Bir ülkenin millî para biriminin yabancı paralara karşı değerinin indirilmesine devalüasyon denir. Bu indirim; sabit kur politikasında, çeşitli dönemlerde hükümetçe irâdî olarak yapılabileceği gibi, para değerinin arz ve talebe göre belirlendiği para sistemlerinde dalgalanma sonucu otomatik olarak da gerçekleşebilir. Devalüasyona genellikle yurt içi enflasyon nisbetinin, yabancı ülkelerinkinden fazla olması sonucu gerek duyulur.

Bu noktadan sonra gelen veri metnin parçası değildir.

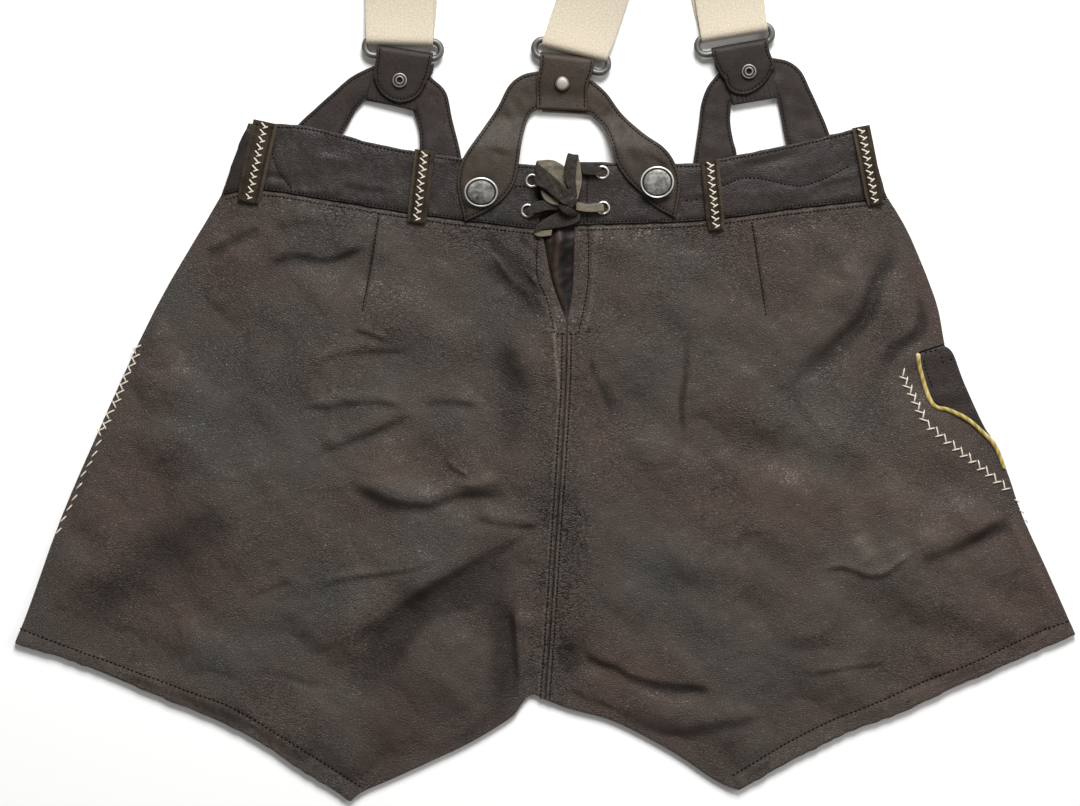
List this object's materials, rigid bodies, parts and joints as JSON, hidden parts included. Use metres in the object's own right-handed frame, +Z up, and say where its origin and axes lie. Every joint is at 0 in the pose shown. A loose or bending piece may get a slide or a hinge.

Eski Yunan ve Roma’da devalüasyon, paranın temsil ettiği maden miktarının azaltılması yoluyla
gerçekleştirilmekteydi. Belli bir altın ve gümüş miktarından basılan sikke miktarının çoğaltılması, para
değerinin düşürülmesi sonucunu doğurmaktaydı.
On dokuzuncu yüzyılda ise kâğıt para miktarının arttırılması sonucu meydana gelen enflasyon, iç fiyatların artışı ve banknotların altına tahvil kabiliyetini yok ederek, para değerinin düşüşüne yol açmıştır. Böylece millî para biriminin karşılığı kabul edilen altın miktarı indirilmiş ve kambiyo kurları da buna göre ayarlanmıştır.
Günümüzde, mâdenî para, altın para sistemi olmadığından yerli para biriminin değerinin düşülmesine,
iç fiyatların yükselmesi sonucu elde edilemeyen döviz gelirleri dolayısıyle girişilmektedir. Başlıca
ihrâcâtı teşvik etmek için yerli para birimi değeri, belli bir yabancı para esas alınmak sûretiyle
ayarlanmaktadır. Ancak bu tür bir uygulamanın başarılı olabilmesi için, devalüasyon sonrası iç
fiyatların artışının önlenmesi, yabancı ülkelerin ithâlât kısıtlamalarına başvurmaması gerekmektedir.